Here’s a picture of one of the finished installations at a friend’s house. From bottom to top, notice the custom return plenum, furnace, existing A/C box, PVC combustion air piping, and my homemade supply plenum that funnels the air to the old ductwork.
Successful DIY mentality
When I first started do-it-yourself home renovation, at least part of the motivation was a desire to save some serious money. But in recent years the need to conserve money has faded away completely and yet I find myself more enthusiastic about building and fixing stuff than ever. This is because learning new skills, solving puzzles and creating finished products you can be proud of is not just something you do for money – it’s the purpose of life itself.
So when confronted with a choice between fixing something yourself and hiring it out, you do well if you push your comfort zone just little a bit further each time. Just remember the mantra: “This is possible, and plenty of people with fewer advantages than me have accomplished the same thing many times in the past”
Then you get to work, read the instructions, tinker, make mistakes, learn, and succeed. And continue to build on that success, forever.
Further Reading: You can find many more of my DIY-Themed Articles with the shortcut http://www.mrmoneymustache.com/tag/diy/
* When I bought my current house I ditched the hot air furnace entirely and built an under-floor radiant heat system instead.

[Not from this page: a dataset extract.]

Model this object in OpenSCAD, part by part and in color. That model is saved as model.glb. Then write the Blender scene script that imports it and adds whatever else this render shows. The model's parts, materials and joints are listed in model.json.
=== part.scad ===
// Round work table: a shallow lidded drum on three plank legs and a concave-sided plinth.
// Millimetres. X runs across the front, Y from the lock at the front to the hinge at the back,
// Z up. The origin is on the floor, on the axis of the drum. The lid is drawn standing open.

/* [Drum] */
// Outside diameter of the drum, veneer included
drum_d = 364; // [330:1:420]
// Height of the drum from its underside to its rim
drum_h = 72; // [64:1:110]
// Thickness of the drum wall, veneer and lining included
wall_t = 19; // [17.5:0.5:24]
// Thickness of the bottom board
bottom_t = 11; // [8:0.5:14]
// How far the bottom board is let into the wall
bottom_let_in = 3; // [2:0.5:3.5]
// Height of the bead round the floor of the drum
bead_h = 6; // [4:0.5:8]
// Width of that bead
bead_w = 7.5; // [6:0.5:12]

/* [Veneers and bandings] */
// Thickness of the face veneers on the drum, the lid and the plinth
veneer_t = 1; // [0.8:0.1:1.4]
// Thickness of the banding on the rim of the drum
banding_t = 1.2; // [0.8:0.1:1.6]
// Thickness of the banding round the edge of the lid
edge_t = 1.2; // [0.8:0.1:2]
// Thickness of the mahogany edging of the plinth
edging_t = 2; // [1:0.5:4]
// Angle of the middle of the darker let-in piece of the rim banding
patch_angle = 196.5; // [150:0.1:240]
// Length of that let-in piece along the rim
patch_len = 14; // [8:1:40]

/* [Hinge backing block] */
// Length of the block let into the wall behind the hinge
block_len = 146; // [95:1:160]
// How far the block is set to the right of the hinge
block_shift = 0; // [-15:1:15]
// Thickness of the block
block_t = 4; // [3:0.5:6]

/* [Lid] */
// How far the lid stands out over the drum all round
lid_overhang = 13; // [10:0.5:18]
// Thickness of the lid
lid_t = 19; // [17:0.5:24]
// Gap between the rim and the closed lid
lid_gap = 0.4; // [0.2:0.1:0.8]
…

Now into its second winter, we are still loving it.
**Do you need a permit and Inspection?
In general, yes – replacing a furnace is something your city wants you to get a permit for. But it’s not a big deal – going through this process is a nice low-cost safety check to make sure you get the details right. And having an inspected, approved permit on file will make it easier to sell your house further down the road.